Some Hegemonic Truth-Claims About The Popularity Of Relativism

Kevin Drum responds to a reader who asks why liberals get so worked up bashing the religious right, when the religious right is pretty peripheral. Drum's answer, which I broadly agree with, is that the religious right actually does wield quite a bit of power -- though I think we do tend to over-focus on the real wingnuts like Jerry Falwell and Rev. Phelps, thus hurting our ability to address the larger group of reasonable religious conservatives.

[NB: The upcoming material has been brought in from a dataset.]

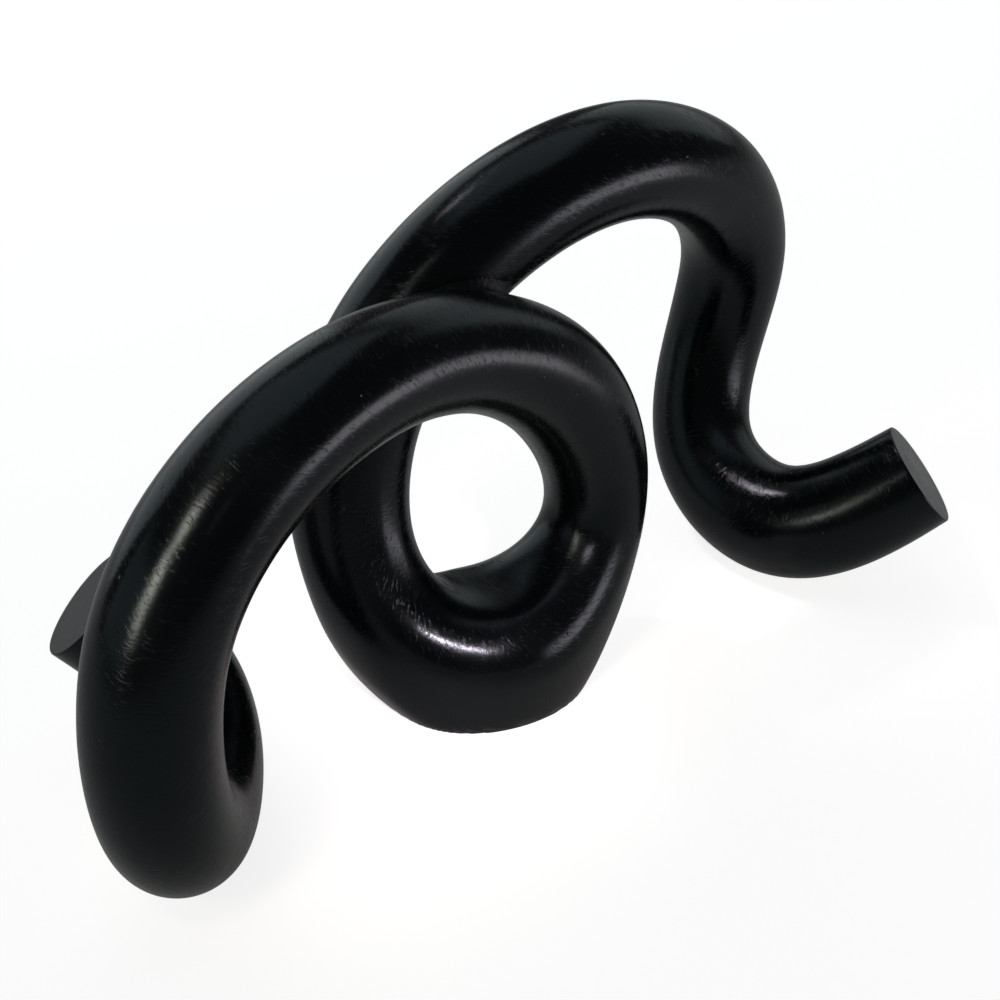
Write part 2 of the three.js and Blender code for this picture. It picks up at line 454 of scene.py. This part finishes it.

Drum's post brought up a parallel question in my mind -- why do conservatives spend so much time bashing postmodern relativism? From my perspective, relativists aren't much of a voting bloc. Even people who claim to be relativists often turn out to be realists in their practical political views. While Bush appointed Leon Kass to chair the bioethics council, I can't imagine John Kerry asking Michael Dear for input on urban planning.

My suspicion is that 1) the disproportionate number of relativists in academia, an environment familiar to people who write social/political criticism, skews people's perceptions of how many relativists are out there*, and 2) it's easier to argue against relativistic rationales for leftist political programs that can be and are supported on realist grounds.

*This availability bias probably also explains why so many liberal bloggers spend so much time criticizing libertarians -- libertarianism (as distinct from small-government conservatism, which has similar outcomes with a different philosophical grounding) may not be big in the real world, but there are loads of libertarian bloggers.